I assume you won't be able to write much about the details of the defense, since that'll make it easier for the bots to circumvent the defenses?
@mansr @glitzersachen @corbet I've wondered this, too. There is nothing obvious about web-scraping for AI models that would MAKE the bots behave like assholes; yet they do. Why?
@mike @mansr @glitzersachen @corbet My guess is that it's a combination of both incompetence with scraping efficiency and the scale of the scrapers: there are a handful of search engines, but everyone is trying to build their own AI models currently
@eloy @mansr @glitzersachen @corbet Ah, solid point that there are probably MANY organizations trying to scrape for their own models, and it only takes a tiny proportion of them to be incompetent or malicious to break everything.
@eloy @mike @mansr @glitzersachen @corbet but you wouldn't expect all of these incompetent scrapers to be hitting the site at the same time, would you?
@mspcommentary @eloy @mansr @glitzersachen @corbet No, I'd interpret this as one incompetent scraper that has found a fantastically inefficient and hostile form of incompetence.

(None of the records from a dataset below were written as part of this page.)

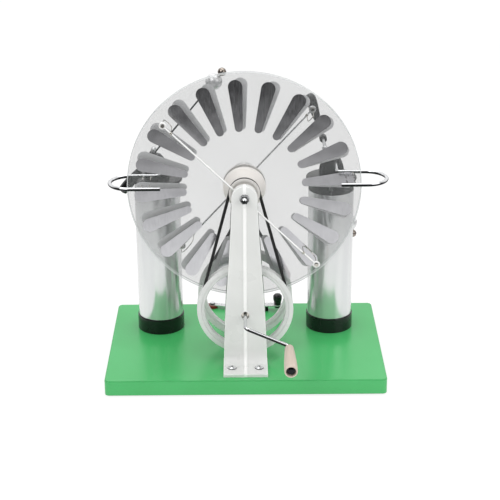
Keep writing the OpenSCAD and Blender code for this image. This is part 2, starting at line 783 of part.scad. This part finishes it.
// Flat strip from the pivot post back to the insulated end
module switch_strip() {
    strip_w = 7;
    v = pivot_at - washer_at;
    color("#C4C8CA") difference() {
        translate([washer_at.x, washer_at.y, top_z + 3]) rotate([0, 0, atan2(v.y, v.x)])
            linear_extrude(1.2) {
                translate([0, -strip_w / 2]) square([norm(v) - 7, strip_w]);
                circle(d = strip_w);
            }
        translate([washer_at.x, washer_at.y, top_z]) cylinder(h = 8, r = 1.5 + eps);
    }
}

module switch_blade() {
    color("#C4C8CA") translate([pivot_at.x, pivot_at.y, top_z + blade_up]) difference() {
        linear_extrude(blade_t) {
            circle(d = blade_w);
            translate([0, -blade_w / 2]) square([blade_l, blade_w]);
            translate([blade_l, 0]) circle(d = blade_w);
        }
        translate([0, 0, -1]) cylinder(h = 4, r = 1.6 + run);
        translate([blade_l, 0, -1]) cylinder(h = 4, r = 1.5);
    }
}

// Turned knob that grips the blade's end from both sides
module switch_knob() {
    color("#1C1C1E") translate([pivot_at.x + blade_l, pivot_at.y, top_z]) rotate_extrude()
        union() {
            polygon([[0, blade_up - 2.5], [3.4, blade_up - 2.5], [4, blade_up], [0, blade_up]]);
            translate([0, blade_up - eps]) square([1.5 - eps, blade_t + 2 * eps]);
            polygon([[0, blade_up + blade_t], [3.8, blade_up + blade_t], [4, 10], [knob_r, 14],
                [knob_r, 17.5], [knob_r - 1.5, 19.5], [0, 20]]);
        }
}

// ---------------------------------------------------------------- the machine

base();
base_feet();
upright(1);  // front_upright
upright(-1);  // rear_upright
upright_screws();
spindle();
spindle_nuts();
spindle_washers();
disc_spacer();
crank_bushes();
disc_plate(1);  // front_disc
disc_plate(-1);  // rear_disc
sectors(1, 4.6);  // front_sectors
sectors(-1, 1.8);  // rear_sectors
hub(1);  // front_hub
hub(-1);  // rear_hub
belt(1);  // front_belt
belt(-1);  // rear_belt
wheel(1);  // front_wheel
wheel(-1);  // rear_wheel
wheel_screws();
crank_rod();
crank_grip();
grip_nut();
collar(1, front_lean);  // front_collar
neutraliser(1, front_lean);  // front_neutraliser
brushes(1, front_lean);  // front_brushes
collar(-1, rear_lean);  // rear_collar
neutraliser(-1, rear_lean);  // rear_neutraliser
brushes(-1, rear_lean);  // rear_brushes
jar_foot(-1);  // left_jar_foot
jar_foot(1);  // right_jar_foot
jar_tube(-1);  // left_jar_tube
jar_tube(1);  // right_jar_tube
jar_foil(-1);  // left_jar_foil
jar_foil(1);  // right_jar_foil
jar_linings();
jar_cap(-1);  // left_jar_cap
jar_cap(1);  // right_jar_cap
terminal(-1, left_pivot, 0);  // left_terminal
terminal(1, right_pivot, 1);  // right_terminal
contact_rods();
fork(0);  // left_fork
fork(1);  // right_fork
collector_points();
clamp_pins();
clamp(left_pivot, false, left_rise);  // left_clamp
clamp(right_pivot, true, -right_rise);  // right_clamp
discharge_rod(left_pivot, left_rise, ball_reach[0]);  // left_discharge_rod
discharge_rod(right_pivot, -right_rise, ball_reach[1]);  // right_discharge_rod
discharge_ball(left_pivot, left_rise, ball_reach[0]);  // left_discharge_ball
discharge_ball(right_pivot, -right_rise, ball_reach[1]);  // right_discharge_ball
discharge_handle(left_pivot, left_rise, ball_reach[0]);  // left_discharge_handle
discharge_handle(right_pivot, -right_rise, ball_reach[1]);  // right_discharge_handle
switch_insulator();
switch_contacts();
switch_strip();
switch_blade();
switch_knob();
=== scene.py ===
"""Looks of a hand-cranked influence machine: finishes, cap plates, belts, studio light and camera."""

import json
import math

import bpy
from mathutils import Matrix, Vector


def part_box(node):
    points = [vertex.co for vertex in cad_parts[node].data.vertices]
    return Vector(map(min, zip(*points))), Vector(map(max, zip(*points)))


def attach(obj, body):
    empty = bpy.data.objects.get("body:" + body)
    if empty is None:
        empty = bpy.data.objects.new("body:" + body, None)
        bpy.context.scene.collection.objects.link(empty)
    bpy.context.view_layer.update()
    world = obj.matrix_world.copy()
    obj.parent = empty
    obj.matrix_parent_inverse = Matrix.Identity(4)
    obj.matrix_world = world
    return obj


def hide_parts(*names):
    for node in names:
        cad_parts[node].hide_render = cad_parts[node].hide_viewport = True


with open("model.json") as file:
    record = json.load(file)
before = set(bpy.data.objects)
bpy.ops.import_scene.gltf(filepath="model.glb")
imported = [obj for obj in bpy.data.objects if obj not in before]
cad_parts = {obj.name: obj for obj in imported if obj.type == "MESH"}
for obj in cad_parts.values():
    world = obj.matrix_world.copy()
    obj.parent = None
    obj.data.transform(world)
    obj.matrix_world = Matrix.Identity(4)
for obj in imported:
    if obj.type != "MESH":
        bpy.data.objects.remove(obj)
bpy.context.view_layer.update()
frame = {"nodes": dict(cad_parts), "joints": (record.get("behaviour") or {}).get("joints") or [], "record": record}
nodes = frame["nodes"]
scene = bpy.context.scene
MM = 0.001


# ---------------------------------------------------------------- camera and light

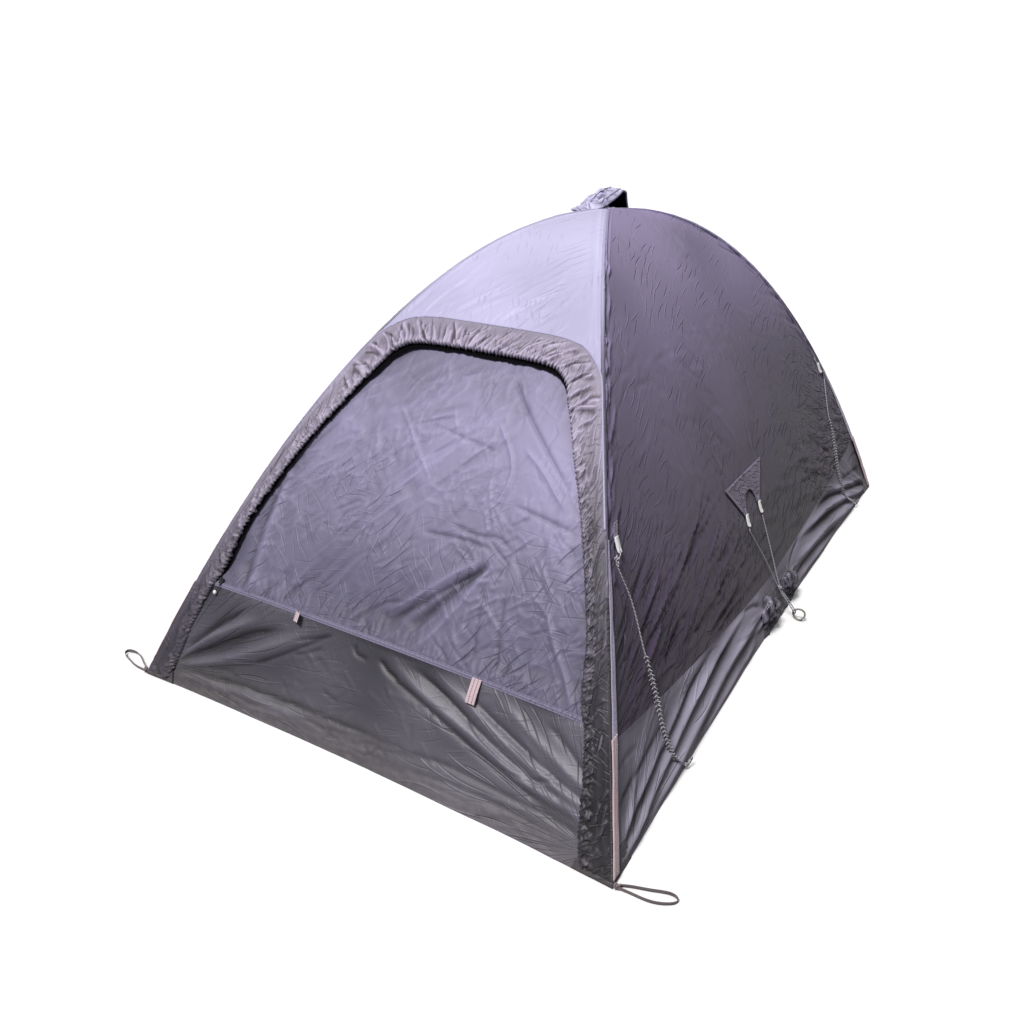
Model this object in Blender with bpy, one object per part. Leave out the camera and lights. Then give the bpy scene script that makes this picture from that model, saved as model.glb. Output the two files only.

@mike @mspcommentary @eloy @mansr @glitzersachen @corbet
Vibe coded!
@corbet OTOH, I'm willing to take that hit, because then I (as client) are going to be yelling upstream to my providers.
@corbet @lwn If that's the case then the only valid option is to go " #fail2ban " - Style on said IPs and automate #AbuseReports to said ISPs.
- Cuz even lazy ones like #DTAG in #Germany will forcibly disconnect customers for running #malware.
I for once can guarantee this shit ain't on my devices, because said malware won't run on them!
Give every affected IP (allocation) / ASN a redirect telling them that they've been blocked due to said #malware on their systems and that they've to remove it!